앞선 DCGAN에선 가우시안 정규 분포의 노이즈를 삽입하여 이미지를 생성.

pix2pix는 원본 이미지를 넣으면 그에 상응하는 출력 이미지를 생성.

즉 , 기존 GAN은 판별기가 하나의 이미지가 True or False인지 분류했다면 Pix2Pix는 한쌍의 이미지를 넣고 True of False분류.

한쌍의 이미지는 (진짜이미지 , 대응하는 진짜이미지) / (진짜이미지 , 생성된 이미지)

# Pix2Pix의 생성기는 Unet을 사용한다.

Unet이란? 

![image.png](attachment:image.png)

Unet의 효과 - 원본 이미지를 잘 파악하고 원하는대로 만들 수 있다. (인코더 디코더 구조)

Unet vs AutoEncoder?

Unet은 Skip-connection으로 고차원 정보를 사용하여 Upsampling을 진행함.

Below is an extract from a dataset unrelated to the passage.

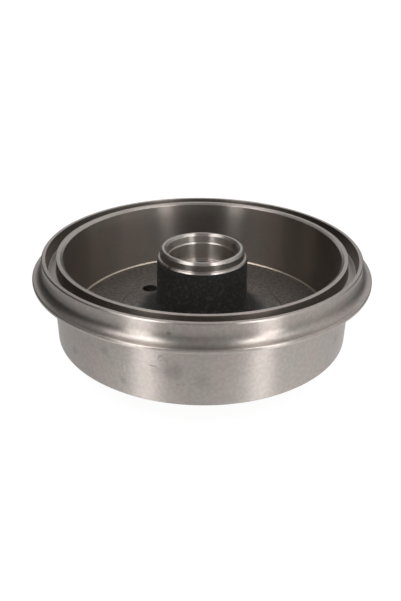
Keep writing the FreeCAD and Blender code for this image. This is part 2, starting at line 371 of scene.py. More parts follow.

반면 AutoEncoder는 그런 과정이 없음. latent vector만을 사용하여 Upsampling을 진행해아햠. (즉, Skip connection의 유무)

In [11]:
# 패키지 임포트

import os
import numpy as np

import torch
import torch.nn as nn
import torch.nn.functional as F
from torch.utils.data import DataLoader
from torch.autograd import Variable


import torchvision.transforms as transforms
from torchvision.utils import save_image
from torchvision import datasets
from tqdm import tqdm

ConvTranspose2d : 늘린 상태에서 CNN 적용

![image.png](attachment:image.png)

Blue - input , cyan - outputs



https://github.com/vdumoulin/conv_arithmetic/blob/master/README.md 참고

In [13]:
class UpConvBlock(nn.Module):
    def __init__(self, ip_sz, op_sz, dropout=0.0): 
        super(UpConvBlock, self).__init__()
        self.layers = [
            nn.ConvTranspose2d(ip_sz, op_sz, 4, 2, 1),  # in_c , out_c , kernel_size , stride , padding
            # 커널이 4이므로 4배증가 , stride가 2 이므로 1/2배
            nn.InstanceNorm2d(op_sz),
            nn.ReLU(),
        ]
        if dropout:
            self.layers += [nn.Dropout(dropout)]
    def forward(self, x, enc_ip):
        x = nn.Sequential(*(self.layers))(x)
        op = torch.cat((x, enc_ip), 1)  # UNet의 Skip connection 부분 , 채널에 concat
        return op

In [14]:
class DownConvBlock(nn.Module):
    def __init__(self, ip_sz, op_sz, norm=True, dropout=0.0):
        super(DownConvBlock, self).__init__()
        self.layers = [nn.Conv2d(ip_sz, op_sz, 4, 2, 1)]
        if norm:
            self.layers.append(nn.InstanceNorm2d(op_sz))
        self.layers += [nn.LeakyReLU(0.2)]
        if dropout:
            self.layers += [nn.Dropout(dropout)]
    def forward(self, x):
        op = nn.Sequential(*(self.layers))(x)
        return op

In [15]:
class UNetGenerator(nn.Module):
    def __init__(self, chnls_in=3, chnls_op=3):
        super(UNetGenerator, self).__init__()
        self.down_conv_layer_1 = DownConvBlock(chnls_in, 64, norm=False)
        self.down_conv_layer_2 = DownConvBlock(64, 128)
        self.down_conv_layer_3 = DownConvBlock(128, 256)
        self.down_conv_layer_4 = DownConvBlock(256, 512, dropout=0.5)
        self.down_conv_layer_5 = DownConvBlock(512, 512, dropout=0.5)
        self.down_conv_layer_6 = DownConvBlock(512, 512, dropout=0.5)
        self.down_conv_layer_7 = DownConvBlock(512, 512, dropout=0.5)
        self.down_conv_layer_8 = DownConvBlock(512, 512, norm=False, dropout=0.5)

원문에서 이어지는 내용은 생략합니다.